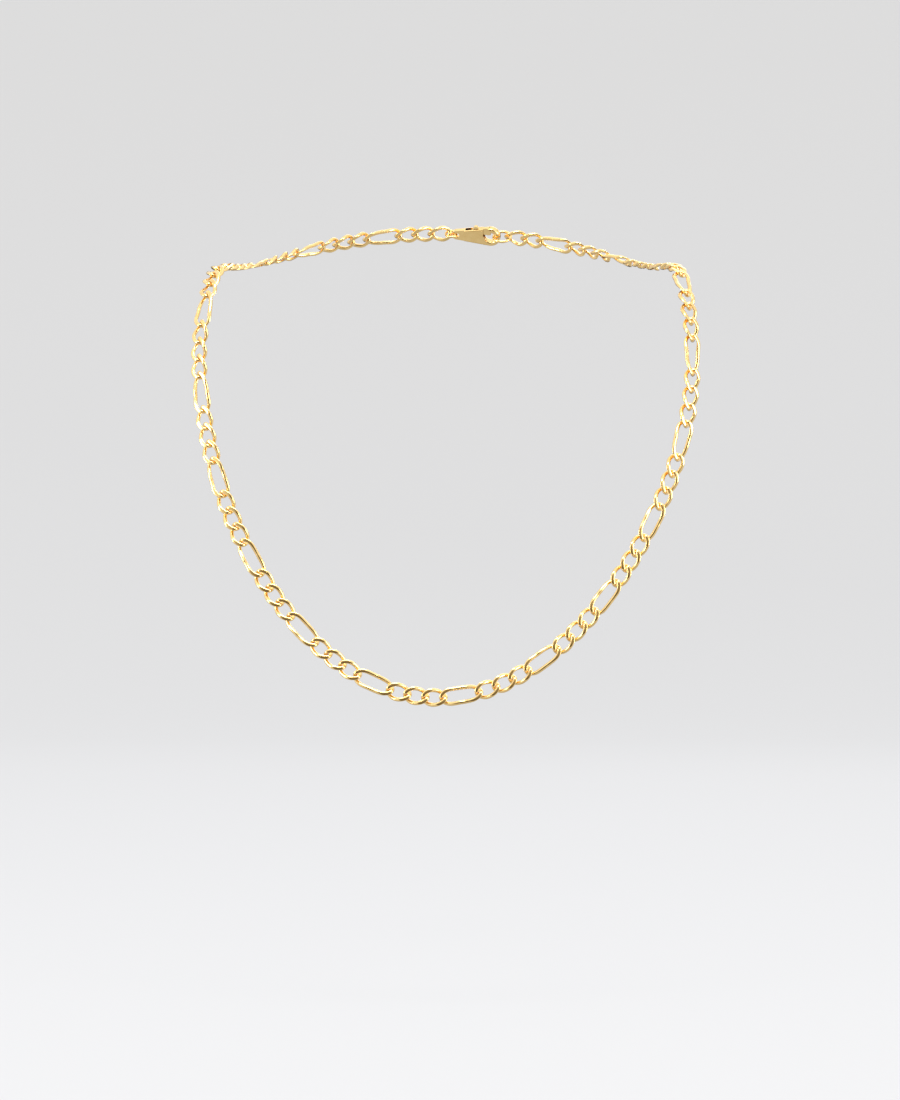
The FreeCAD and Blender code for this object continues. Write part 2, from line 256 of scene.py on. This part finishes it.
class Nodes:
    """The node tree of a material or a world, with a short way to add a node and wire it."""

    def __init__(self, owner):
        owner.use_nodes = True
        self.owner = owner
        self.tree = owner.node_tree
        self.tree.nodes.clear()

    def add(self, kind, settings=None, **inputs):
        """A new node. An input is a number, a colour or another node's socket.

        n0, n1 and so on are inputs by their number."""
        node = self.tree.nodes.new(kind)
        for key, value in (settings or {}).items():
            setattr(node, key, value)
        for key, value in inputs.items():
            if key[0] == "n" and key[1:].isdigit():
                socket = node.inputs[int(key[1:])]
            else:
                socket = node.inputs[key.replace("_", " ")]
            if isinstance(value, bpy.types.NodeSocket):
                self.tree.links.new(value, socket)
            else:
                socket.default_value = value
        return node

    def math(self, operation, first, second):
        return self.add("ShaderNodeMath", {"operation": operation}, n0=first, n1=second).outputs[0]

    def mix(self, share, first, second):
        """One colour at share 0, the other at share 1."""
        node = self.add("ShaderNodeMix", {"data_type": "RGBA"}, Factor=share, n6=first, n7=second)
        return node.outputs[2]

    def noise(self, where, scale, detail):
        return self.add("ShaderNodeTexNoise", Vector=where, Scale=scale, Detail=detail).outputs[0]

    def stretched_noise(self, where, scales, detail, turn=0.0):
        """Noise with a scale of its own along each axis, turned to lie askew."""
        placed = self.add(
            "ShaderNodeMapping", Vector=where, Rotation=(turn, turn / 2, turn), Scale=scales
        )
        return self.noise(placed.outputs[0], 1.0, detail)

    def between(self, value, low, high, start=0.0, end=1.0, curve="LINEAR"):
        """A value that runs from start to end, brought between low and high."""
        node = self.add(
            "ShaderNodeMapRange",
            {"interpolation_type": curve},
            Value=value,
            From_Min=start,
            From_Max=end,
            To_Min=low,
            To_Max=high,
        )
        return node.outputs[0]

    def bumps(self, patterns):
        """The surface's direction with each of the patterns, a height and a depth, pressed in."""
        normal = {}
        for height, depth in patterns:
            bump = self.add("ShaderNodeBump", Height=height, Distance=depth, Strength=1.0, **normal)
            normal = {"Normal": bump.outputs[0]}
        return bump.outputs[0]

    def metal(self, colour, roughness, normal):
        """Ends a material: bare metal. Gives back the material."""
        shader = self.add(
            "ShaderNodeBsdfPrincipled",
            Base_Color=colour,
            Metallic=1.0,
            Roughness=roughness,
            Normal=normal,
        )
        self.add("ShaderNodeOutputMaterial", Surface=shader.outputs[0])
        return self.owner


def gold_material(name, place, ground):
    """Polished gold: hand-finished, so never quite even, with fine scratches in all directions.

    place and ground name attributes of the mesh: a point's place on its own link, and its share
    of a ground face. Without them the object's own space is used, and nothing is ground."""
    tree = Nodes(bpy.data.materials.new(name))
    body = tree.add("ShaderNodeTexCoord").outputs["Object"]
    where = body
    if place:
        where = tree.add("ShaderNodeAttribute", {"attribute_name": place}).outputs["Vector"]
    patches = tree.noise(body, PATCHES, 3.0)
    waves = tree.noise(body, WAVES, 2.0)
    scratches = [tree.stretched_noise(where, SCRATCHES, 2.0, turn) for turn in SCRATCH_TURNS]
    fine = tree.math("MULTIPLY", scratches[0], scratches[1])
    fine = tree.math("MULTIPLY", fine, scratches[2])
    colour = tree.mix(tree.between(patches, *REDDER_SHARE), GOLD, GOLD_REDDER)
    roughness = tree.between(patches, *GOLD_ROUGHNESS)
    patterns = [(waves, WAVE_DEPTH), (fine, SCRATCH_DEPTH)]
    if ground:
        flat = tree.add("ShaderNodeAttribute", {"attribute_name": ground}).outputs["Fac"]
        grain = tree.stretched_noise(where, GRAIN, 3.0)
        patterns.append((tree.math("MULTIPLY", grain, flat), GRAIN_DEPTH))
        dulled = tree.math("MULTIPLY", flat, GROUND_ROUGHNESS)
        roughness = tree.math("ADD", roughness, dulled)
    return tree.metal(colour, roughness, tree.bumps(patterns))


def steel_material(name):
    """Spring strip, with the fine lines of its rolling."""
    tree = Nodes(bpy.data.materials.new(name))
    where = tree.add("ShaderNodeTexCoord").outputs["Object"]
    lines = tree.stretched_noise(where, ROLLED_LINES, 3.0)
    roughness = tree.between(lines, *STEEL_ROUGHNESS)
    return tree.metal(STEEL, roughness, tree.bumps([(lines, ROLLED_DEPTH)]))


# ---- studio ----

# the floor: a disc this far below the chain that bends up into a round wall
FLOOR_DROP = 0.10
FLOOR_RADIUS = 2.2
WALL_BEND = 0.6
WALL_HEIGHT = 2.0
BEND_STEPS = 12
FLOOR_STEPS_AROUND = 96

# its paper glows by itself, so that it looks evenly pale
PAPER = (0.14, 0.139, 0.137, 1)
PAPER_GLOW = (1.0, 0.992, 0.98, 1)
PAPER_GLOW_STRENGTH = 0.56
PAPER_ROUGHNESS = 0.9

# the air: dim and warm in front and behind, daylight in a ring between them. The ring is full
# where a direction's y is under RING_FULL, and gone where it is over RING_GONE
DIM_ROOM = (1, 0.82, 0.55, 1)
DAYLIGHT = (0.94, 1.0, 1.16, 1)
RING_GONE = 0.985
RING_FULL = 0.76
AIR_STRENGTH = (0.14, 1.25)
BELOW_AND_ABOVE = (0.55, 1.25)
CLOUD_SCALE = 3.0
CLOUD_EDGES = (0.3, 0.7)
CLOUD_STRENGTH = (0.6, 1.2)

# each softbox's name, place, width and height, and watts
SOFTBOXES = (
    ("left_softbox", (-1.1, -0.5, 0.1), (0.3, 0.7), 8),
    ("right_softbox", (1.1, -0.6, 0.1), (0.3, 0.7), 7),
    ("top_softbox", (0, -0.7, 1.0), (0.7, 0.35), 13),
    ("back_softbox", (0.4, 1.3, 0.8), (1.3, 0.9), 6),
)


def make_floor():
    """A round pale floor that sweeps up into a wall all the way round."""
    floor_height = cad_low.z - FLOOR_DROP
    flat_radius = FLOOR_RADIUS - WALL_BEND
    profile = [(0.0, 0.0), (flat_radius, 0.0)]
    for i in range(1, BEND_STEPS + 1):
        turn = math.pi / 2 * i / BEND_STEPS
        out, up = WALL_BEND * math.sin(turn), WALL_BEND * (1 - math.cos(turn))
        profile.append((flat_radius + out, up))
    profile.append((FLOOR_RADIUS, WALL_HEIGHT))
    around = FLOOR_STEPS_AROUND
    vertices, faces = [], []
    for radius, height in profile:
        for i in range(around):
            turn = 2 * math.pi * i / around
            x, y = radius * math.cos(turn), radius * math.sin(turn)
            vertices.append((x, y, height + floor_height))
    for k in range(len(profile) - 1):
        inner, outer = k * around, (k + 1) * around
        for i in range(around):
            j = (i + 1) % around
            faces.append((inner + i, inner + j, outer + j, outer + i))
    mesh = bpy.data.meshes.new("studio_floor")
    mesh.from_pydata(vertices, [], faces)
    mesh.shade_smooth()
    paper = Nodes(bpy.data.materials.new("pale_paper"))
    shader = paper.add(
        "ShaderNodeBsdfPrincipled",
        Base_Color=PAPER,
        Roughness=PAPER_ROUGHNESS,
        Emission_Color=PAPER_GLOW,
        Emission_Strength=PAPER_GLOW_STRENGTH,
    )
    paper.add("ShaderNodeOutputMaterial", Surface=shader.outputs[0])
    mesh.materials.append(paper.owner)
    floor = bpy.data.objects.new("studio_floor", mesh)
    floor.visible_glossy = False
    bpy.context.scene.collection.objects.link(floor)


def make_air():
    """What the metal mirrors: a bright ring overhead, beside and below, dim before and behind."""
    tree = Nodes(bpy.data.worlds.new("studio_air"))
    direction = tree.add("ShaderNodeTexCoord").outputs["Generated"]
    parts = tree.add("ShaderNodeSeparateXYZ", Vector=direction).outputs
    facing = tree.add("ShaderNodeMath", {"operation": "ABSOLUTE"}, n0=parts["Y"]).outputs[0]
    ring = tree.between(facing, *AIR_STRENGTH, RING_GONE, RING_FULL, "SMOOTHSTEP")
    sky = tree.between(parts["Z"], *BELOW_AND_ABOVE, -1.0, 1.0)
    clouds = tree.noise(direction, CLOUD_SCALE, 2.0)
    uneven = tree.between(clouds, *CLOUD_STRENGTH, *CLOUD_EDGES)
    strength = tree.math("MULTIPLY", tree.math("MULTIPLY", ring, sky), uneven)
    colour = tree.mix(ring, DIM_ROOM, DAYLIGHT)
    background = tree.add("ShaderNodeBackground", Color=colour, Strength=strength)
    tree.add("ShaderNodeOutputWorld", Surface=background.outputs[0])
    bpy.context.scene.world = tree.owner


def make_lights():
    """The softboxes, each turned to the chain's middle."""
    for name, place, (width, height), power in SOFTBOXES:
        data = bpy.data.lights.new(name, "AREA")
        data.shape = "RECTANGLE"
        data.size, data.size_y = width, height
        data.energy = power
        light = bpy.data.objects.new(name, data)
        light.location = place
        light.rotation_euler = (MIDDLE - Vector(place)).to_track_quat("-Z", "Y").to_euler()
        light.visible_camera = False
        bpy.context.scene.collection.objects.link(light)


# ---- camera ----

# the camera stands this far in front of the chain's front, where its view is this tall
CAMERA_PLACE = (0.0013, -1.25, -0.0949)
CAMERA_DISTANCE = 1.2
VIEW_HEIGHT = 0.3533
SENSOR = 36.0
NEAREST_SEEN, FARTHEST_SEEN = 0.01, 20


def make_camera():
    """Level, a little below the chain's middle, looking straight at the front."""
    data = bpy.data.cameras.new("camera")
    data.sensor_width = SENSOR
    data.lens = SENSOR * CAMERA_DISTANCE / VIEW_HEIGHT
    data.clip_start, data.clip_end = NEAREST_SEEN, FARTHEST_SEEN
    camera = bpy.data.objects.new("camera", data)
    camera.location = CAMERA_PLACE
    camera.rotation_euler = (math.pi / 2, 0, 0)
    bpy.context.scene.collection.objects.link(camera)
    bpy.context.scene.camera = camera


# ---- the scene ----

links_gold = gold_material("links_polished_gold", "place_on_link", "ground")
clasp_gold = gold_material("clasp_polished_gold", None, None)
spring_steel = steel_material("clasp_spring_steel")
for body, members in BODIES.items():
    for node in members:
        if "link" in node:
            make_links(node, body, links_gold)
        else:
            for material_slot in NODES[node].material_slots:
                material_slot.material = spring_steel if "spring" in node else clasp_gold
make_floor()
make_air()
make_lights()
make_camera()
bpy.context.scene.view_settings.view_transform = "Standard"
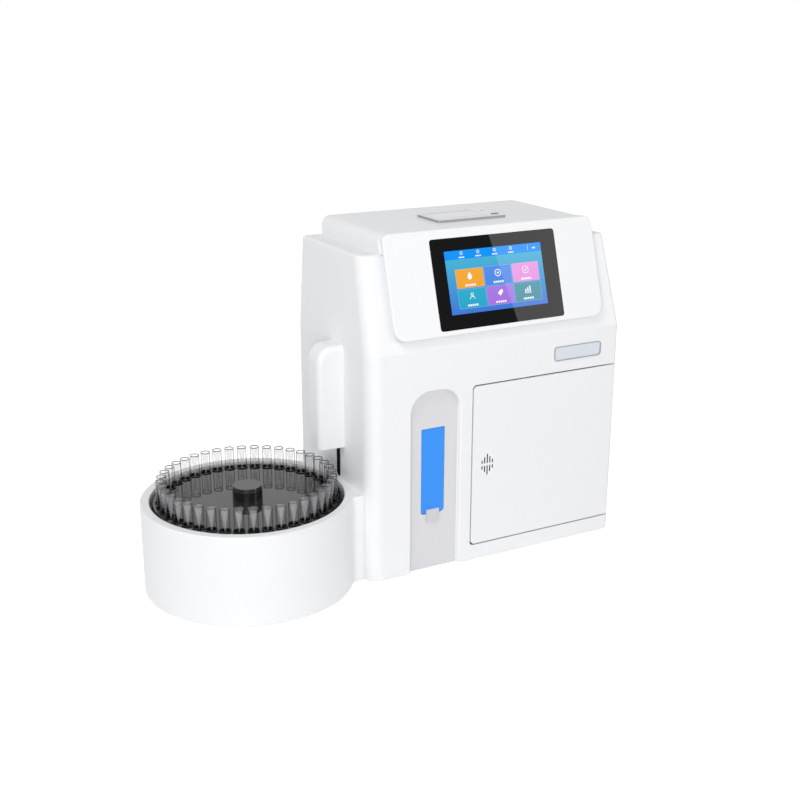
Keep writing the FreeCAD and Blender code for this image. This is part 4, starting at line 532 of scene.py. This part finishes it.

- - - - -

Reproduce verbatim the range of lines that opens the records and closes with the line containing "self.tree.nodes.clear()". Omit everything after it.

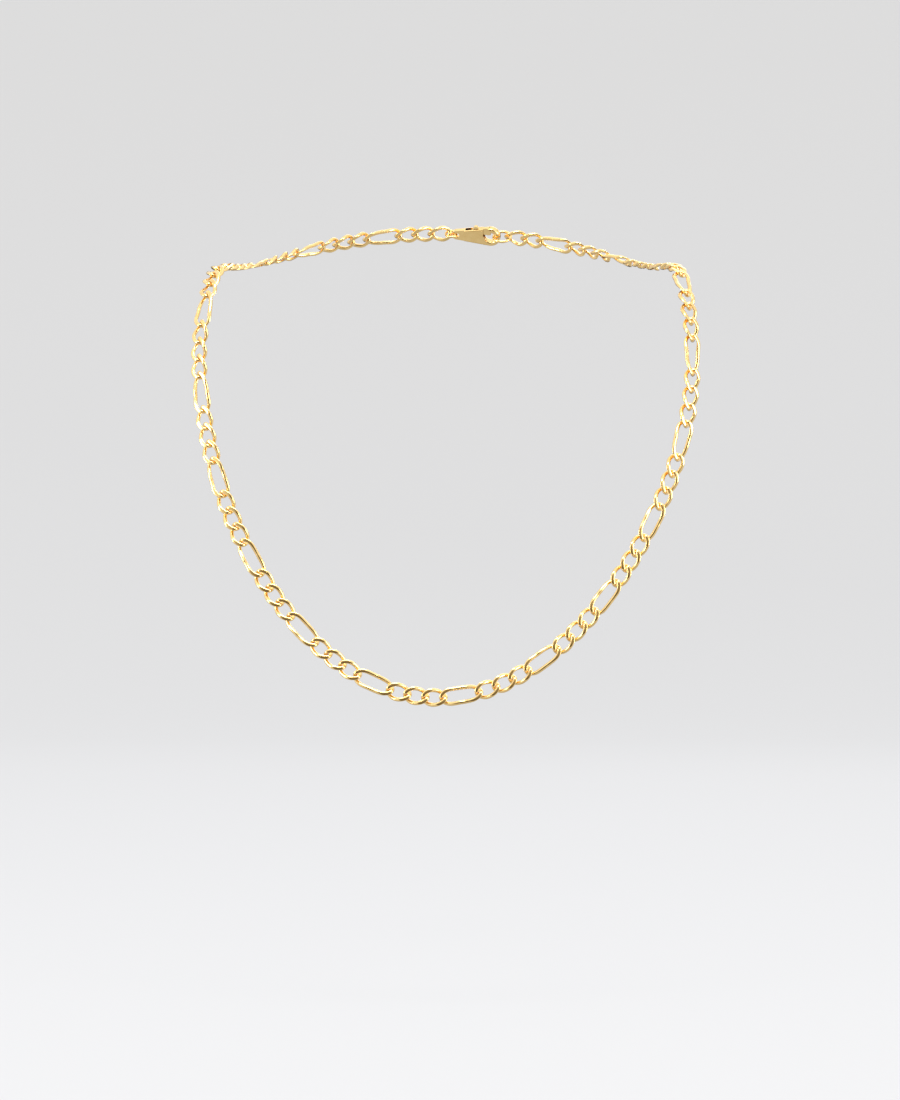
The FreeCAD and Blender code for this object continues. Write part 2, from line 256 of scene.py on. This part finishes it.
class Nodes:
    """The node tree of a material or a world, with a short way to add a node and wire it."""

    def __init__(self, owner):
        owner.use_nodes = True
        self.owner = owner
        self.tree = owner.node_tree
        self.tree.nodes.clear()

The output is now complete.